Source: Palmer Square Indices, Amherst Pierpont Securities. A time series of spreads between CLOs and corporate debt is available here.

CLOs have lagged ABS over longer horizons, tightened in the first half of this year and widened again since June (Exhibit 3).  The choice of a best ABS benchmark is more difficult, but credit card ABS offers a reasonable floating-rate comparison. ‘AAA’ CLOs have lagged similarly rated 7-year credit cards. In lower rating categories, CLOs have generally lagged credit cards by even more.

Exhibit 3: CLOs have generally lagged credit card ABS

Source: Palmer Square Indices, Amherst Pierpont Securities. A time series of spreads between CLOs and corporate debt is available here.

Wider spreads in leveraged loans

The path of spreads in CLOs has roughly tracked spreads in leveraged loans: tightening briefly in late 2017, widening through 2018, tightening again in early 2019 and then running sideways since (Exhibit 4). Loan spreads broadly drive CLO spreads. At wide loan spreads, CLO managers can print viable deals with wide liabilities and drive secondary spreads wider, too. And at tight loan spreads, tight new issue CLO liabilities help tighten secondary spreads.
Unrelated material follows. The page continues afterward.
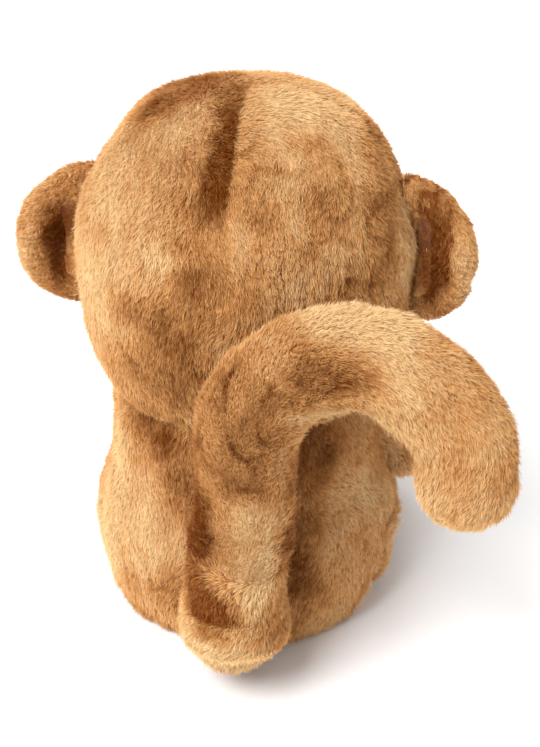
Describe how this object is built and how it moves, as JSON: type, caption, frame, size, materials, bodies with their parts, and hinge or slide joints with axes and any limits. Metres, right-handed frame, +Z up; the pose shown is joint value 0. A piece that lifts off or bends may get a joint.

Exhibit 4: The average B+/B loan has widened over the last few years

Source: S&P LCD, Amherst Pierpont Securities

A couple of factors have arguably contributed to widening in leveraged loans and still have momentum:

  • Rising debt multiples. Leveraged borrowers are taking on more debt. The share of large corporate leveraged loans with a ratio of debt-to-EBITDA of 4x or greater—often the dividing line between ‘BB-‘ and ‘B+’ credit—a has run from 78% in 2017 to 93% in the second half of 2019. Strong equity markets continue to encourage the M&A and LBO activity that contributes the bulk of the most highly leveraged loans.
  • Falling cash flow multiples. Leveraged borrowers also have less income to cover interest expenses. The ratio of EBIDA-to-cash-interest has dropped from 3.55x in 2017 to 3.03x in the second half of 2019, although lower interest rates since May have almost surely cut interest expense
  • A high share of covenant-lite loans. The cov-lite share of new loans this year is running between 70% and 80%, and the most recent work on recoveries suggests that post-crisis cov-lite loans have had recoveries roughly 10 percentage points below historic levels.
  • Other risks. The share of M&A transactions that rely on cost savings to hit financial targets has jumped from 58% in 2017 to 70% this year. Borrowers continue to explore the ability to take out marginal loans secured by the same collateral posted against the term loans owned by CLOs.

All of these issues raise risk in leveraged loans as the economy slows, and they stand to keep pressure on leveraged loan spreads until the economy shows some stability.

Spread performance is only one part of CLO total return, of course, and the generally higher yield and lower interest rate sensitivity of CLOs along with relatively low correlation to other fixed income assets still earn CLOs a place in most portfolios. Spreads, however, may not add much for now to returns.